Does The Venue Need The Planner On-Site All Day?
Not really, no. Jenna told me that, in her experience, the best vendors are pretty self-sufficient. They also have enough people on-site, like herself, or the logistics manager, and then stage and production crew. “So no matter who the vendor is, whether it’s a band or a florist, one of us can gracefully get them where they need to be and show them the ropes.”
Of course, sometimes, the event planner can’t be there before the vendors arrive. Jenna says, that’s cool, “as long as we have enough vendor information.”
So planners, please share as much information with the venue as possible before the event. Your venue relationship depends on it.
How Should Event Planners Communicate With Venues?
The venue relationship is underwritten from the timeline they receive from the planner. The venue wants to know what time the vendors will be arriving, and they’ll expect everyone to be on time.
“We include that information on our internal timelines, and a good planner would put that on theirs as well. Usually, we use our own written timeline alongside the one that a planner sends us.”
Why two timelines? Well, it allows the venue to make sure that its staff can execute their internal tasks on time and align with the planner’s expectations. Sometimes, timelines won’t align, and then communication flows from the venue to the planner.
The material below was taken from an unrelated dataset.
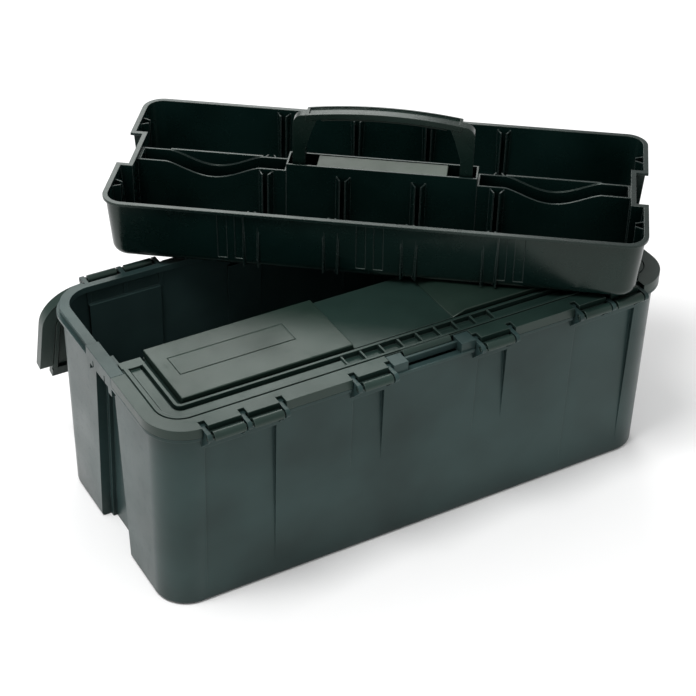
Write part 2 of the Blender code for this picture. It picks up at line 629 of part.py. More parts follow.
def build_lids():
    lid = build_lid_mesh()
    plates = {mirror: build_plate_mesh(mirror, False) for mirror in (-1, 1)}
    front = part("front_lid", lid, LID_PLASTIC, (0, -HINGE_Y, HINGE_Z))
    rear = part("rear_lid", lid, LID_PLASTIC, (0, HINGE_Y, HINGE_Z), (REAR_OPEN, 0, math.pi))
    part("front_left_plate", build_plate_mesh(-1, True), PLATE_PLASTIC, parent=front)
    part("front_right_plate", plates[1], PLATE_PLASTIC, parent=front)
    part("rear_left_plate", plates[1], PLATE_PLASTIC, parent=rear)
    part("rear_right_plate", plates[-1], PLATE_PLASTIC, parent=rear)
    low, high = label_box()
    label = block("label", low, high)
    mesh = shaped(label, [])
    mesh.transform(Matrix.Translation((0, HINGE_Y, -HINGE_Z)))
    part("label_plate", mesh, LABEL_PLASTIC, parent=front)


def build_pins():
    for side, label in ((-1, "front"), (1, "rear")):
        for number, arms in hinge_places():
            pin = pin_along_x("pin", PIN_RADIUS, arms[0] - ARM / 2 - GAP, arms[-1] + ARM / 2 + GAP, 0, 0)
            part(f"{label}_hinge_pin_{number}", shaped(pin, []), PIN_PLASTIC, (0, side * HINGE_Y, HINGE_Z))


# ---- tray ----------------------------------------------------------------------------------
def tray_wall(height, inset):
    share = min(height / TRAY_HEIGHT, 1.0)
    half_x = TRAY_LENGTH / 2 - TRAY_RIM - TRAY_TAPER * (1 - share) - inset
    half_y = TRAY_WIDTH / 2 - TRAY_RIM - TRAY_TAPER * (1 - share) - inset
    return rounded(half_x, half_y, TRAY_CORNER - TRAY_RIM - inset)


def foot_sections(floor, inset):
    """Outlines round the tray's rolled bottom edge."""
    sections = []
    for angle in (0, 30, 60, 90):
        turn = math.radians(angle)
        sections.append((tray_wall(0, inset + TRAY_FOOT_RUN * (1 - math.sin(turn))),
                         floor + TRAY_FOOT * (1 - math.cos(turn))))
    return sections


def notch(end, grow):
    """Recess in one end of the tray, from its rim's line when grow is nought."""
    start = TRAY_LENGTH / 2 - NOTCH_DEPTH - grow
    return block("tray_notch", (end * start, -NOTCH_HALF - grow, -CLEAR),
                 (end * (TRAY_LENGTH / 2 + CLEAR), NOTCH_HALF + grow, TRAY_HEIGHT + CLEAR))


def scoop_outline():
    """The dip in the spine: straight in the middle, with an S curve at each end."""
    top = TRAY_HEIGHT - SPINE_DROP
    points = []
    for step in range(9):
        share = step / 8
        fall = (1 - math.cos(math.pi * share)) / 2
        points.append((-SCOOP_HALF + (SCOOP_HALF - SCOOP_FLAT) * share, top - SCOOP_DEPTH * fall))
    points += [(-x, z) for x, z in reversed(points)]
    return points + [(SCOOP_HALF, top + CLEAR), (-SCOOP_HALF, top + CLEAR)]


def build_tray(parent):
    rim_low = TRAY_HEIGHT - TRAY_RIM_HEIGHT
    outer = loft("tray_outer", foot_sections(0.0, 0.0) + [(tray_wall(TRAY_HEIGHT, 0.0), TRAY_HEIGHT)])
    rim_outline = rounded(TRAY_LENGTH / 2, TRAY_WIDTH / 2, TRAY_CORNER)
    rim = prism("tray_rim", rim_outline, "Z", rim_low, TRAY_HEIGHT)
    rim = solid_of("tray_rim", shaped(rim, [("DIFFERENCE", notch(end, 0.0)) for end in (-1, 1)]))
    steps = [("DIFFERENCE", notch(end, TRAY_RIM)) for end in (-1, 1)] + [("UNION", rim)]
    inner = loft("tray_inner", foot_sections(TRAY_FLOOR, TRAY_WALL)
                 + [(tray_wall(TRAY_HEIGHT, TRAY_WALL), TRAY_HEIGHT + LAP)])
    keep = [("DIFFERENCE", notch(end, TRAY_RIM + TRAY_WALL)) for end in (-1, 1)]
    spine_top = TRAY_HEIGHT - SPINE_DROP
    spine = block("tray_spine", (-HALF_L, -SPINE_HALF, -CLEAR), (HALF_L, SPINE_HALF, spine_top))
    keep.append(("DIFFERENCE", spine))
    for mirror in (-1, 1):
        centre = mirror * SCOOP_CENTRE
        backing = block("tray_backing", (centre - SCOOP_HALF, 0, -CLEAR),
                        (centre + SCOOP_HALF, SPINE_HALF + SCOOP_BACKING, spine_top))
        keep.append(("DIFFERENCE", backing))
    keep.append(("DIFFERENCE", block("tray_housing", (-HOUSING_HALF, -HOUSING_WIDE, -CLEAR),
                                     (HOUSING_HALF, HOUSING_WIDE, TRAY_HEIGHT + CLEAR))))
    cavity = solid_of("tray_cavity", shaped(inner, keep))
    steps.append(("UNION", block("tray_guide", (-HOUSING_HALF, -HOUSING_WIDE, TRAY_FLOOR),
                                 (HOUSING_HALF, HOUSING_WIDE, TRAY_HEIGHT + HOUSING_RISE))))
    steps.append(("DIFFERENCE", cavity))
    spine_end = TRAY_LENGTH / 2 - NOTCH_DEPTH - TRAY_RIM - TRAY_WALL * 2
    for mirror in (-1, 1):
        low, high = sorted((mirror * (HOUSING_HALF + SPINE_WALL), mirror * spine_end))
        half = SPINE_HALF - SPINE_WALL
        steps.append(("DIFFERENCE", block("tray_hollow", (low, -half, TRAY_FLOOR), (high, half, HEIGHT))))
        scoop = prism("tray_scoop", [(x + mirror * SCOOP_CENTRE, z) for x, z in scoop_outline()], "Y",
                      -SPINE_HALF - LAP, SPINE_HALF)
        steps.append(("DIFFERENCE", scoop))
    well = HOUSING_WIDE - HOUSING_WALL
    steps.append(("DIFFERENCE", block("tray_well", (-HOUSING_HALF + HOUSING_WALL, -well, TRAY_FLOOR),
                                      (HOUSING_HALF - HOUSING_WALL, well, HEIGHT))))
    steps += guides()
    return part("tray", shaped(outer, steps), TRAY_PLASTIC, parent=parent)


def guide_outline(place, wall, inward, sign):
    """One rib of a divider guide from above: it leaves the wall and slants towards its pair."""
    root, tip = place + sign * GUIDE_ROOT, place + sign * GUIDE_MOUTH
    end, wall, half = wall + inward * GUIDE_REACH, wall - inward * TRAY_WALL / 2, GUIDE / 2
    return [(root - half, wall), (root + half, wall), (tip + half, end), (tip - half, end)]


def guides():
    """Pairs of upright ribs that hold dividers, on the tray's walls, its spine and its housing."""
    steps = []
    low, top = TRAY_FLOOR - GUIDE / 2, TRAY_HEIGHT - GUIDE_DROP
    spine_top = top - SPINE_DROP + GUIDE_DROP / 2
    wall_x = TRAY_LENGTH / 2 - TRAY_RIM - TRAY_WALL
    wall_y = TRAY_WIDTH / 2 - TRAY_RIM - TRAY_WALL
    for side in (-1, 1):
        for place in [x * mirror for x in GUIDE_PLACES for mirror in (-1, 1)]:
            inner = HOUSING_WIDE if abs(place) < HOUSING_HALF else SPINE_HALF
            for sign in (-1, 1):
                wall = guide_outline(place, side * wall_y, -side, sign)
                spine = guide_outline(place, side * inner, side, sign)
                steps.append(("UNION", prism("tray_rib", wall, "Z", low, top)))
                steps.append(("UNION", prism("tray_rib", spine, "Z", low, spine_top)))
        for end in (-1, 1):
            for sign in (-1, 1):
                plan = guide_outline(side * END_GUIDE_PLACE, end * wall_x, -end, sign)
                steps.append(("UNION", prism("tray_rib", [(x, y) for y, x in plan], "Z", low, top)))
    return steps


def build_seat(parent):
    """Flat bar that closes the housing between the handle's legs."""
    half = HOUSING_WIDE - HOUSING_WALL - GAP
    top = TRAY_HEIGHT + HOUSING_RISE - SEAT_SINK
    seat = block("seat", (-SEAT_HALF, -half, top - SEAT_HEIGHT), (SEAT_HALF, half, top))
    part("handle_seat", shaped(seat, []), SEAT_PLASTIC, parent=parent)


# ---- handle --------------------------------------------------------------------------------
def arch(x, height):
    """Height of a curve parallel to the grip's top, at x from the middle."""
    return TRAY_HEIGHT + height - HANDLE_ARCH * (x / ARCH_HALF) ** 2


def handle_outline():
    """Handle from the front: arched grip, two legs and a gusset at the top of each leg."""
    steps = 12
    corner = HANDLE_CORNER
    left = -HANDLE_HALF
    leg_foot = TRAY_HEIGHT + HOUSING_RISE - LEG_IN
    points = []
    for index in range(steps + 1):
        x = (HANDLE_HALF - corner) * (1 - 2 * index / steps)
        points.append((x, arch(x, HANDLE_TOP)))
    shoulder = arch(HANDLE_HALF - corner, HANDLE_TOP) - corner
    for index in range(1, 5):
        angle = math.radians(90 + 90 * index / 4)
        points.append((left + corner + corner * math.cos(angle), shoulder + corner * math.sin(angle)))
    leg_in = left + LEG_WIDE
    underside = arch(leg_in + GUSSET_RUN, HANDLE_TOP - GRIP_THICK)
    points += [(left, leg_foot), (leg_in, leg_foot), (leg_in, underside - GUSSET_FALL),
               (leg_in + GUSSET_RUN / 2, underside - GUSSET_BEND)]
    half_points = 6
    for index in range(half_points + 1):
        x = (leg_in + GUSSET_RUN) * (1 - index / half_points)
        points.append((x, arch(x, HANDLE_TOP - GRIP_THICK)))
    right = [(-x, z) for x, z in reversed(points[steps + 1:-1])]
    return points + right


def strip(name, half, high, low, front, back):
    """A curved strip of the handle between two depths below the line of its top."""
    xs = np.linspace(-half, half, 13)
    outline = [(x, arch(x, high)) for x in xs] + [(x, arch(x, low)) for x in xs[::-1]]
    return prism(name, outline, "Y", front, back)


def build_handle(parent):
    legs = prism("handle_legs", handle_outline(), "Y", -LEG_THICK / 2, LEG_THICK / 2)
    grip = strip("handle_grip", HANDLE_HALF - LEG_WIDE, HANDLE_TOP + INSIDE,
                 HANDLE_TOP - GRIP_THICK - INSIDE, -GRIP_FRONT, GRIP_BACK)
    handle = part("tray_handle", shaped(legs, [("UNION", grip)]), HANDLE_PLASTIC, parent=parent)
    top_gap = HANDLE_TOP - GRIP_THICK - 3 * GAP
    half = INSERT_WIDE / 2
    insert = strip("insert", INSERT_HALF, top_gap, top_gap - INSERT_THICK, -half, half)
    part("grip_insert", shaped(insert, []), INSERT_PLASTIC, parent=handle)


def build_tray_set():
    place = bpy.data.objects.new("tray_place", None)
    place.location = (*TRAY_PLACE, TRAY_Z)
    place.rotation_euler = (0, 0, TRAY_YAW)
    PARTS.objects.link(place)
    build_tray(place)
    build_seat(place)
    build_handle(place)


clear_scene()
PARTS = collection("tool_box")
CUTTERS = collection("cutters")
TUB_PLASTIC = material("tub_plastic", (0.036, 0.046, 0.043), 0.42)
LID_PLASTIC = material("lid_plastic", (0.042, 0.052, 0.049), 0.40)
PLATE_PLASTIC = material("plate_plastic", (0.045, 0.055, 0.052), 0.38)
PIN_PLASTIC = material("pin_plastic", (0.030, 0.038, 0.036), 0.35)
LABEL_PLASTIC = material("label_plastic", (0.038, 0.046, 0.044), 0.30)
TRAY_PLASTIC = material("tray_plastic", (0.030, 0.040, 0.037), 0.34)
HANDLE_PLASTIC = material("handle_plastic", (0.034, 0.043, 0.040), 0.34)
SEAT_PLASTIC = material("seat_plastic", (0.060, 0.070, 0.066), 0.36)
INSERT_PLASTIC = material("insert_plastic", (0.020, 0.028, 0.026), 0.45)
build_tub()
build_pins()
build_lids()
build_tray_set()
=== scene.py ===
import json
import math

import bmesh
import bpy
import numpy as np
from mathutils import Matrix, Vector


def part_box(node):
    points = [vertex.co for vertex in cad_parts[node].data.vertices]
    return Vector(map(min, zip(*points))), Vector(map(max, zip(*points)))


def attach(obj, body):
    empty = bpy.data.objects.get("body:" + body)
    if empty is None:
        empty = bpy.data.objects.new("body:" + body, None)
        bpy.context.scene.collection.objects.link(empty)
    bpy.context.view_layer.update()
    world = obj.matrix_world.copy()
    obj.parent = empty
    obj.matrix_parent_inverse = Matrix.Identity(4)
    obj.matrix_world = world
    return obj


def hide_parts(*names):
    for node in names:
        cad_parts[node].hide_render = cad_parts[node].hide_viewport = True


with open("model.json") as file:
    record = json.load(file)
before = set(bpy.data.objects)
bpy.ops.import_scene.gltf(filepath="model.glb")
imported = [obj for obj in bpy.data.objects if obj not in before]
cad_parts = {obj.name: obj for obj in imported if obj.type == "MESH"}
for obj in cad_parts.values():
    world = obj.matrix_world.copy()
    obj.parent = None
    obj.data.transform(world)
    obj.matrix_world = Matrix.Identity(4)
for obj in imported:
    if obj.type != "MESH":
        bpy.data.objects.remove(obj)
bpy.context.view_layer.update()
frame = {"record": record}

# ---- sizes that come from the frame --------------------------------------------------------
TUB_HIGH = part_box("tub")[1]
PLATE_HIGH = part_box("front_left_plate")[1]
TRAY_LOW, TRAY_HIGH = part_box("tray")
LABEL_LOW, LABEL_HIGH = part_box("label_plate")
PIN_LOW, PIN_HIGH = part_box("front_hinge_pin_4")
JOINTS = {joint["name"]: joint for joint in frame["record"]["behaviour"]["joints"]}
HINGE_AXIS = JOINTS["front_lid_hinge"]["pos_m"]

HALF_L = TUB_HIGH[0]
PLATE_RISE = 0.0035
HEIGHT = PLATE_HIGH[2] - PLATE_RISE
HINGE_Y = -HINGE_AXIS[1]
HINGE_Z = HINGE_AXIS[2]
HINGE_OUT = 0.0055
HALF_W = HINGE_Y - HINGE_OUT
GAP = 0.0003
PIN_RADIUS = (PIN_HIGH[2] - PIN_LOW[2]) / 2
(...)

But first, the venue needs to know what the planner expects. And that means detailed event timelines.
“It’s a pretty symbiotic relationship,” Jenna says, “between the vendor and the coordinator. There is a lot of information that the venue needs from the coordinator/client, and probably more information that the coordinator needs from the venue. When they show up the day-of, it’s mostly the planner coming to us about what they need from us and where to go.”
When The Event Begins, The Venue Truly Gets To Work
Jenna tells me that “once the event starts, that’s the breakaway point where we’re like, okay, it’s on now. We’re going to do our job, we’re going to do what we promised we would do and we’re going to kill it.”
The planner handles the individuals, the venue handles the action.
“It’s up to the planner to make sure that the father-of-the-bride knows when his speech is. I’ll have a microphone ready. But I’m not going to approach the maid of honor and make sure she’s sober for her speech. That’s the planner’s job. I’m going to make sure that these 200 people are fed beautiful, delicious, hot food. That’s my priority.”
So When Do Things Wind Down for the Venue?
“After dessert, it’s just a dance party,” Jenna says. “There’s not usually a whole lot more production to worry about. No more points of activation. Just an open bar and an open dance floor.
When dessert, aka the end of food service, happens, that’s when we’re breaking down the kitchen, doing the dishes, checking in with culinary and cleaning our space, and getting ready to close right after load-out happens.”
And leaving things overnight? Not always possible.
“We need to leave that room pristine because more than likely we’re having 900 people in for a sold-out show the next day. So there is no question of leaving stuff overnight.”
Venues And Event Style Sometimes Clash
Jenna stresses that while sometimes the venue’s rules seem overly strict, there’s a logistical or legal reason for any restrictions.
“A Lot of venues will not allow open flame, and a lot of people are disappointed by that. But our space is a historic landmark building. It’s a high risk to have 200 tea lights amongst tables where people are passing family-style trays back and forth.”
And then there’s the glitter and confetti. Jenna says, “it is pervasive. It gets everywhere. It just spreads, and it never goes away. So we just don’t allow that.”
What Can The Planner Do That Will Make The Venue Love Them?
“The biggest thing that a planner can do is watch the client’s personal belongings like a hawk. Their gifts and the card box and the bride’s shoes that she took off, or whatever it is.”
Jenna explains that “We need somebody else there sometimes to jump in and help with things like that. Just handling all those details is a big thing.”
So that’s it. So if you’re a planner looking to build a positive relationship with venues, just do the following. Check-in when you arrive, communicate the changes and take great care of your mutual clients.